According to Jefferies, for Q1FY20, volumes have been flat to sharply declining across all OEMs with a 20% decline for Tata Motors (standalone), Royal Enfield and Maruti, 12-14% decline across Hero, Ashok Leyland (MHCV) and M&M tractors, and flattish for Bajaj and TVS.
By R Ravichanran
Automotive OEMs are expected to take a huge hit in their margins as well as revenue growth owing to subdued volumes, increase in discount levels, higher commodity prices and intense competitive environment across the sector, analysts tracking the industry have said.
Though there was a moderate price hike of 0.5-1% across products, higher discounting (owing to weak demand) and a slowdown in the global auto market will cast a shadow on the Q1 performance of the companies, they added. “We expect a weak quarter for auto companies. Revenue/Ebitda/net profit for the major companies are likely to decline by 8%/24%/50% year-on-year. Ebitda margin will likely decline by 210 bps y-o-y due to increase in discount levels and negative operating leverage,” Kotak Institutional Equities noted.
“Suppliers will have a relatively better quarter with 6% revenue growth y-o-y due to exposure to after-market and exports while Ebitda will likely decline by 3% y-o-y.” Passenger vehicle and CV OEMs will particularly report weak results while net profit of battery companies will likely grow by 10-28% y-o-y, it added.
“Though the declining prices of major commodities such as steel, aluminum and lead over the past two quarters would be marginally positive for gross margin of companies in this quarter, this will be more than offset by increased discount levels due to softness in demand and negative operating leverage,” the analysts said.
According to Jefferies, for Q1FY20, volumes have been flat to sharply declining across all OEMs with a 20% decline for Tata Motors (standalone), Royal Enfield and Maruti, 12-14% decline across Hero, Ashok Leyland (MHCV) and M&M tractors, and flattish for Bajaj and TVS. Likely y-o-y margin contraction due to weak economies of scale and pricing pressures should lead to greater falls in earnings across the firms.
“MHCV sales declined sharply at 23% y-o-y with both Ashok Leyland and Tata Motors being impacted. LCVs remained the relative outperformer but even here sales were down 8% in June and 5% in Q1FY20. Similarly, tractor down-cycle continued with a 17% decline in June and 15% in Q1FY20. We note that, so far, the progress of monsoon has also been weak/delayed with 32% deficit across India in June,” analysts at Jefferies pointed out.
Another market analyst Reliance Securities said: “We expect auto companies under our coverage universe to witness a 7.5% y-o-y decline in revenue. Considering higher input costs, negative operating leverage and higher expenses due to discounts/incentives, we expect the margin to contract on y-o-y as well as q-o-q basis.”
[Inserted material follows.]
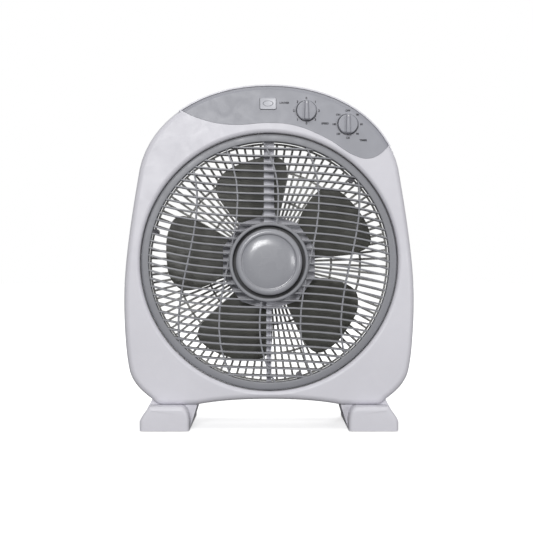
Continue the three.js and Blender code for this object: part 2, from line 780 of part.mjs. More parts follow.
// One bell as a profile of [radius, distance from the flat end towards the stator].
function bell(flatY, inward) {
  const depth = bellHalfLength - statorHalfLength - gap;
  const pocket = bushRadius + gap;
  const profile = [
    [shaftRadius + 2, -4],
    [13, -4],
    [13, 0],
    [motorRadius - 4, 0],
    [motorRadius, 4],
    [motorRadius, depth],
    [motorRadius - 3, depth],
    [motorRadius - 3, 5],
    [motorRadius - 5, 3],
    [12, 3],
    [12, bushLength - 1.7],
    [pocket, bushLength - 1.7],
    [pocket, -2.3],
    [shaftRadius + 2, -2.3],
  ].map(([radius, distance]) => [radius, flatY + inward * distance]);
  if (inward < 0) profile.reverse();
  const ends = [flatY, flatY + inward * depth].sort((a, b) => a - b);
  const posts = motorBoltAngles.map((angle) =>
    rod(5, ...ends, bossSides, ...onCircle(motorBoltRadius, angle)),
  );
  const inside = rod(motorRadius - 1, -beyond, beyond, motorSides);
  const body = join([turned(profile, motorSides), ...posts.map((post) => post.intersect(inside))]);
  return cut(body, motorBoltHoles());
}

function bush(flatY, inward) {
  const y0 = flatY - inward * 2;
  const y1 = y0 + inward * bushLength;
  return tube(shaftRadius + gap, bushRadius, Math.min(y0, y1), Math.max(y0, y1), 24);
}

function stator() {
  const [y0, y1] = [motorMiddleY - statorHalfLength, motorMiddleY + statorHalfLength];
  return cut(tube(statorBore, motorRadius, y0, y1, motorSides), motorBoltHoles());
}

function winding(side) {
  const start = motorMiddleY + side * (statorHalfLength + gap);
  const end = start + side * 8;
  const [y0, y1] = [Math.min(start, end), Math.max(start, end)];
  return turned(
    [
      [statorBore + 1.5, y0 + 2],
      [statorBore + 3, y0],
      [motorBoltRadius - 5.5, y0],
      [motorBoltRadius - 5.5, y1],
      [statorBore + 3, y1],
      [statorBore + 1.5, y1 - 2],
    ],
    motorSides,
  );
}

function rotor() {
  const radius = statorBore - airGap;
  const half = statorHalfLength - 0.5;
  const core = tube(shaftRadius + gap, radius, motorMiddleY - half, motorMiddleY + half, motorSides);
  const ringHalf = half + 2.5;
  const [ringStart, ringEnd] = [motorMiddleY - ringHalf, motorMiddleY + ringHalf];
  const rings = tube(radius - 11.5, radius - 2.5, ringStart, ringEnd, motorSides);
  return core.add(rings);
}

function motorBolt(angle) {
  const [x, z] = onCircle(motorBoltRadius, angle);
  const seat = guardFrontY + guardPlateThickness + gap;
  const head = rod(4, seat, seat + 2.6, bossSides, x, z);
  return rod(screwRadius, frontFlatY + 4, seat + 0.5, holeSides, x, z).add(head);
}

// ---- controls ----
function knob({ x, z }) {
  const backY = trayFrontY - 0.5;
  const disc = turned(
    [
      [0, knobFrontY],
      [knobRadius - 1.2, knobFrontY],
      [knobRadius, knobFrontY + 1.2],
      [knobRadius + 0.4, backY],
      [0, backY],
    ],
    24,
    x,
    z,
  );
  const outline = shapeOf([
    [-2.2, knobRadius + 0.8],
    [-3.4, 0],
    [-3, -knobRadius + 0.6],
    [3, -knobRadius + 0.6],
    [3.4, 0],
    [2.2, knobRadius + 0.8],
  ].reverse());
  const grip = slab(outline, knobGripFrontY, knobFrontY + 2, 1).translate([x, 0, z]);
  const bore = rod(knobShaftRadius + gap, knobGripFrontY + 3, backY + 1, 16, x, z);
  return disc.add(grip).subtract(bore);
}

const knobShaft = ({ x, z }) => rod(knobShaftRadius, knobGripFrontY + 3 + gap, bodyFrontY + 8, 16, x, z);

// A switch or timer body: its collar passes through the tray, and its bore holds the knob's shaft.
function controlBody({ x, z }, body) {
  const collar = rod(collarRadius, trayFrontY + 0.5, bodyFrontY + 1, 16, x, z);
  return body.add(collar).subtract(rod(knobShaftRadius + gap, -beyond, bodyFrontY + 8 + gap, 16, x, z));
}

function speedSwitch() {
  const { x, z } = speedKnob;
  const can = box(x - 14, x + 14, bodyFrontY, bodyFrontY + 16, z - 14, z + 14);
  const blades = [-9, -3, 3, 9].map((at) =>
    box(x + at - 0.4, x + at + 0.4, bodyFrontY + 15, bodyFrontY + 24, z - 3, z + 3),
  );
  return controlBody(speedKnob, join([can, ...blades]));
}

function timerBody() {
  const { x, z } = timerKnob;
  const plate = rod(19.5, bodyFrontY, bodyFrontY + 3, 24, x, z);
  const can = rod(18, bodyFrontY + 2, bodyFrontY + 32, 24, x, z);
  const tabs = [-6, 6].map((at) =>
    box(x + at - 0.4, x + at + 0.4, bodyFrontY + 31, bodyFrontY + 38, z - 3, z + 3),
  );
  return controlBody(timerKnob, join([plate, can, ...tabs]));
}

function louverButtonPiece() {
  const { x, z } = louverButton;
  const backY = trayBackY - buttonTravel + 0.1 - gap;
  const cap = slab(
    shapeOf([
      [x - buttonWidth / 2, z - buttonHeight / 2],
      [x + buttonWidth / 2, z - buttonHeight / 2],
      [x + buttonWidth / 2, z + buttonHeight / 2],
      [x - buttonWidth / 2, z + buttonHeight / 2],
    ]),
    buttonFrontY,
    backY,
    0.8,
  );
  const stem = box(x - 4, x + 4, backY - 1, bodyFrontY + 7, z - 3, z + 3);
  return cap.add(stem);
}

function louverSwitch() {
  const { x, z } = louverButton;
  const body = box(x - 14.5, x + 14.5, bodyFrontY, bodyFrontY + 16, z - 10, z + 10);
  const well = box(x - 4.4, x + 4.4, bodyFrontY - 5, bodyFrontY + 7.5 + buttonTravel, z - 3.4, z + 3.4);
  const tabs = [-8, 8].map((at) =>
    box(x + at - 3, x + at + 3, bodyFrontY + 15, bodyFrontY + 23, z - 0.4, z + 0.4),
  );
  return join([body, ...tabs]).subtract(well);
}

function capacitor() {
  const { x, z } = capacitorPlace;
  const [halfLength, halfHeight] = [22, 9];
  const shape = shapeOf([
    [x - halfLength, z - halfHeight],
    [x + halfLength, z - halfHeight],
    [x + halfLength, z + halfHeight],
    [x - halfLength, z + halfHeight],
  ]);
  return slab(shape, bodyFrontY, bodyFrontY + 26, 1.2);
}

function cordGland() {
  return turned(
    [
      [3.6, rearFaceY - 9],
      [glandBarrel, rearFaceY - 9],
      [glandBarrel, rearFaceY + gap],
      [glandBarrel + 3, rearFaceY + gap],
      [glandBarrel + 2.4, rearFaceY + 3],
      [5.2, rearFaceY + 9],
      [3.6, rearFaceY + 9],
    ],
    12,
    glandX,
    glandZ,
  );
}

// ---- feet ----
function foot(side) {
  const saddle = slab(
    shapeOf([
      [footInnerX, footClearance],
      [footOuterX, footClearance],
      [footOuterX, footShoulder],
      [footOuterX - 15.5, footTop + 7.5],
      [footOuterX - 30, footTop + 7.5],
      [footOuterX - 36, footTop - gap],
      [footInnerX - 10, footTop - gap],
    ]),
    frontFaceY + saddleInset,
    rearFaceY - saddleInset,
  );
  const nose = new THREE.Shape();
  nose.moveTo(footInnerX, footClearance);
  nose.lineTo(footOuterX, footClearance);
  nose.lineTo(footOuterX, footShoulder);
  nose.quadraticCurveTo(footOuterX - 1.5, footShoulder + 7, footOuterX - 12.5, footTop - 2);
  nose.quadraticCurveTo(footOuterX - 14, footTop, footOuterX - 16.5, footTop);
  nose.lineTo(footInnerX + 12, footTop);
  nose.quadraticCurveTo(footInnerX + 1.5, footTop - 1.5, footInnerX, footTop - 20);
  const toes = slab(nose, -footHalfLength, footHalfLength, 0, 3);
  const along = (inset) => {
    const end = footHalfLength - inset;
    const low = inset > 0 ? -5 : footClearance;
    return [
      [-end, low],
      [end, low],
      [end, footFrontHeight - inset],
      [end - 10, footTop - inset],
      [rearFaceY - saddleInset, footTop - inset],
      [rearFaceY - saddleInset, footTop + 12 - inset],
      [frontFaceY + saddleInset, footTop + 12 - inset],
      [frontFaceY + saddleInset, footTop - inset],
      [-end + 10, footTop - inset],
      [-end, footFrontHeight - inset],
    ];
  };
  const outside = saddle.add(toes).intersect(sideSlab(along(0), 0, 300));
  const thick = 3.5;
  const inside = slab(
    shapeOf([
      [footInnerX + thick, -5],
      [footOuterX - thick, -5],
      [footOuterX - thick, footShoulder - 2],
      [footOuterX - thick - 12, footTop - thick - 1],
      [footInnerX + thick + 9, footTop - thick - 1],
      [footInnerX + thick, footTop - thick - 10],
    ]),
    -footHalfLength,
    footHalfLength,
  ).intersect(sideSlab(along(thick), 0, 300));
  const columns = [
    ...[-padY, padY].map((y) => uprightRod(padRadius + 3, footClearance, footTop - 4, padX, y, 12)),
    ...footScrewYs.map((y) =>
      uprightRod(screwHeadRadius + 4, footClearance, footTop - 2, footScrewX, y, 12),
    ),
  ];
  const hollowFoot = outside.subtract(inside).add(join(columns).intersect(outside));
  const tools = [
    ...[-padY, padY].map((y) => uprightRod(padRadius + 2 * gap, -5, padTop + gap, padX, y, 16)),
    ...footScrewYs.map((y) => uprightRod(headHole + 1, -5, footScrewSeat, footScrewX, y, bossSides)),
    ...footScrewYs.map((y) => uprightRod(looseHole, -5, footScrewHeight, footScrewX, y, holeSides)),
    slab(insetOutline(-gap), frontFaceY - gap, rearFaceY + gap),
  ];
  const finished = cut(hollowFoot, tools);
  return side > 0 ? finished : finished.mirror([1, 0, 0]);
}

const footPad = (side, y) => uprightRod(padRadius, 0, padTop, side * padX, y, 16);

function footScrew(side, y) {
  const x = side * footScrewX;
  const head = uprightRod(screwHeadRadius + 1, footScrewSeat - 2.8, footScrewSeat - gap, x, y, bossSides);
  return head.add(uprightRod(screwRadius, footScrewSeat - 1, footScrewHeight - 4, x, y, holeSides));
}

// A screw along Y: its head sits behind headY, and its thread runs to tipY.
function screw([x, z], headY, tipY) {
  const towards = Math.sign(tipY - headY);
  const ends = (a, b) => [Math.min(a, b), Math.max(a, b)];
  const head = rod(screwHeadRadius, ...ends(headY, headY - towards * screwHeadHeight), bossSides, x, z);
  return head.add(rod(screwRadius, ...ends(headY - towards, tipY), holeSides, x, z));
}

// ---- assembly ----
const fan = new THREE.Group();

function add(name, body, look) {
  const mesh = new THREE.Mesh(geometryOf(body), looks[look]());
  mesh.name = name;
  fan.add(mesh);
}

add("front_casing", frontCasing(), "casing");
add("rear_casing", rearCasing(), "casing");
add("control_panel", controlPanel(), "panel");
add("rear_guard", rearGuard(), "guard");
add("front_spider", frontSpider(), "frame");
add("lead_clip", leadClip(), "black");
add("louver_motor", louverMotor(), "steel");
add("louver_motor_shaft", louverShaft(), "steel");
add("louver_grille", louverGrille(), "grille");
add("centre_cap", centreCap(), "cap");
add("fan_impeller", impeller(), "blade");
add("spinner_nut", spinnerNut(), "black");
add("motor_shaft", motorShaft(), "steel");
add("drive_pin", drivePin(), "steel");
add("motor_rotor", rotor(), "aluminium");
add("motor_stator", stator(), "steel");
add("winding_front", winding(-1), "copper");
add("winding_rear", winding(1), "copper");
add("motor_front_bell", bell(frontFlatY, 1), "aluminium");
add("motor_rear_bell", bell(rearFlatY, -1), "aluminium");
add("bush_front", bush(frontFlatY, 1), "brass");
add("bush_rear", bush(rearFlatY, -1), "brass");
motorBoltAngles.forEach((angle, i) => add(`motor_bolt_${i + 1}`, motorBolt(angle), "steel"));
add("speed_knob", knob(speedKnob), "panel");
add("speed_switch_shaft", knobShaft(speedKnob), "brass");
add("speed_switch", speedSwitch(), "black");
add("timer_knob", knob(timerKnob), "panel");
add("timer_shaft", knobShaft(timerKnob), "brass");
add("timer_mechanism", timerBody(), "aluminium");
add("louver_button", louverButtonPiece(), "panel");
add("louver_switch", louverSwitch(), "black");
add("capacitor", capacitor(), "black");
add("cord_gland", cordGland(), "black");

const sideNames = [[-1, "left"], [1, "right"]];
for (const [side, word] of sideNames) {
  add(`foot_${word}`, foot(side), "casing");
  add(`foot_pad_${word}_front`, footPad(side, -padY), "rubber");
  add(`foot_pad_${word}_rear`, footPad(side, padY), "rubber");
  add(`foot_screw_${word}_front`, footScrew(side, footScrewYs[0]), "steel");
  add(`foot_screw_${word}_rear`, footScrew(side, footScrewYs[1]), "steel");
}
caseScrewPlaces.forEach((place, i) => {
  add(`casing_screw_${i + 1}`, screw(place, wellFloorY + gap, frontBossY + 3), "steel");
});
armAngles.forEach((angle, i) => {
  const place = onCircle(seatCircle, angle);
  add(`spider_screw_${i + 1}`, screw(place, spiderFrontY - gap, spiderBackY + 8), "steel");
});
guardScrewAngles.forEach((angle, i) => {
  const place = onCircle(seatCircle, angle);
  const seat = guardFrontY + guardPlateThickness + gap;
  add(`guard_screw_${i + 1}`, screw(place, seat, guardFrontY - 9), "steel");
});

export default fan;
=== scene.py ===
# %% [markdown]
# # A box fan, modelled and finished in Blender
# The fan already exists as a working model: solids with joints that turn and press. This lesson
# loads that model as a fixed frame and builds the visible surfaces round it: two moulded shells,
# a grey control panel, a louver grille that turns slowly, a dark impeller behind it and a ribbed
# guard at the back. Everything is in metres, +Z is up and the front of the fan faces -Y.

# %% Load the frame
import math

import bmesh
import bpy
from mathutils import Matrix, Vector


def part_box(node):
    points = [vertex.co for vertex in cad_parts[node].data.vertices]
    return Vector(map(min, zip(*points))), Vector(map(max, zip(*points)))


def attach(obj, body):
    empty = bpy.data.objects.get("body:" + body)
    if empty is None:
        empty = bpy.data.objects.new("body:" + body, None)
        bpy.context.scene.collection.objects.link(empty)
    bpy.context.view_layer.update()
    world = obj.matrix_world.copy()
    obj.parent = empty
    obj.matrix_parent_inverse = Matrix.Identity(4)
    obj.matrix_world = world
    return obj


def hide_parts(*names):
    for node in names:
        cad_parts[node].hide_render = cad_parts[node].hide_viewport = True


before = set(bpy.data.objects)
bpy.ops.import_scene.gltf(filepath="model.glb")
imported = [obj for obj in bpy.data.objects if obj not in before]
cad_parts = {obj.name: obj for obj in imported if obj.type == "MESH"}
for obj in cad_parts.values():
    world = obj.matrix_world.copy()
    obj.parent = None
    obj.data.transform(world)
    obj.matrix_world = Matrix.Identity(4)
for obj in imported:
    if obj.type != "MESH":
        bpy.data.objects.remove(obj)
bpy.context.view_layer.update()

# %% [markdown]
# ## The sizes that everything follows
# The frame says where each solid lies, so most places are read from it. A few sizes that no box
# can tell, such as the fillet of a lip or the wave of a louver, are named here in metres.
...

Meanwhile, Motilal Oswal, in its analysis, said: “Ebitda margin for our OEM (ex-JLR) universe is likely to contract for the fourth consecutive quarter by 310 bps y-o-y (-70 bps q-o-q) to 10.7% due to higher variable marketing expenses and operating deleveraging. While almost all OEMs are likely to witness y-o-y margin contraction, MM and TVSL are expected to deliver a sequential margin recovery of 80 bps and 20 bps, respectively.”